Much political talk, and opinions on 4 July tomorrow in DC.  

We decided on a light dinner, so we picked up lox, brown bread, herring, greens and tomatoes for a really lovely evening on the veranda.   We began with a rosata from Acorn Winery, run by friends Beth and Bill just south of here, then to a Davis pinot noir  then Davis Rhône mix and finally to a port from a Napa winery.  

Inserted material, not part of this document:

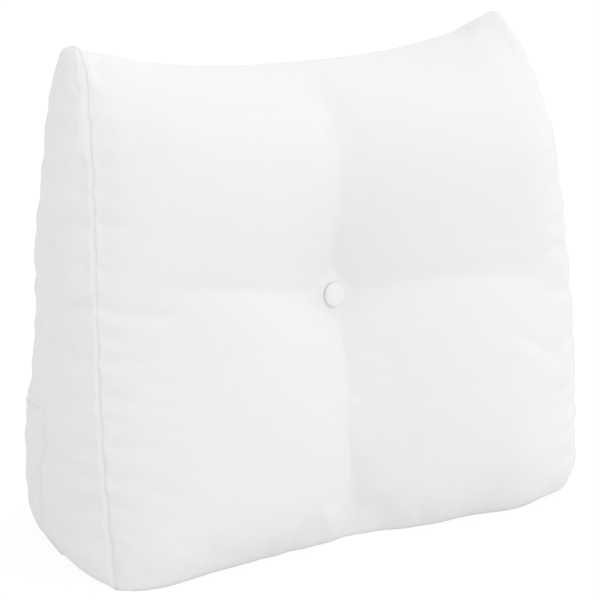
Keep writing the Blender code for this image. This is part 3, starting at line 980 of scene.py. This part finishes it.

Today we are off to Oregon,  JR and Dixon return to SF.  

Tuesday, July 2, 2019

Wine and Steaks

Tuesday, July 2, 2019, Healdsburg, California--A busy full day yesterday, but not much photography, however David provided the table!   Around lunch time our friends Dixon and JR arrived from San Francisco to spend two days.   They are avid "winies" and know the scenery and the vines in the county very well. 

After lunch of tomato and onion paninis, and much conversation and talk of their wedding--we came out to Calfornia for that at the end of February--we headed into Healdsburg for some wine pickup and some tasting.   At Sapphire Hill, across the street from Davis, we tasted a wide variety of specialized vintages, some from old vine zinfandels to a modern dessert wine that tastes almost like cocoa, called Samocha.  This is quite unique and we look forward to enjoying the wine when we get back to Washington.
In readiness

Host David picked up some fabulous--and they were fabulous--almost two-inch thick, New York strip steaks and we roasted fresh tomatoes and onions to go with them.   We started with a fine brie and crackers and some Davis Rhône style white, and then moved on to a huge salad and completed the meal with a magnum of Grand Cheval, a blend of syrah and pinot noir from Oregon which was a wedding present given to Dixon and JR.  Dessert was a tall-plated galette of fresh fruit in pastry.

Today we are heading off to Geyserville about an hour north of Healdsburg for some local wine tasting at a cooperative tasting room and lunch outdoors in the mountains.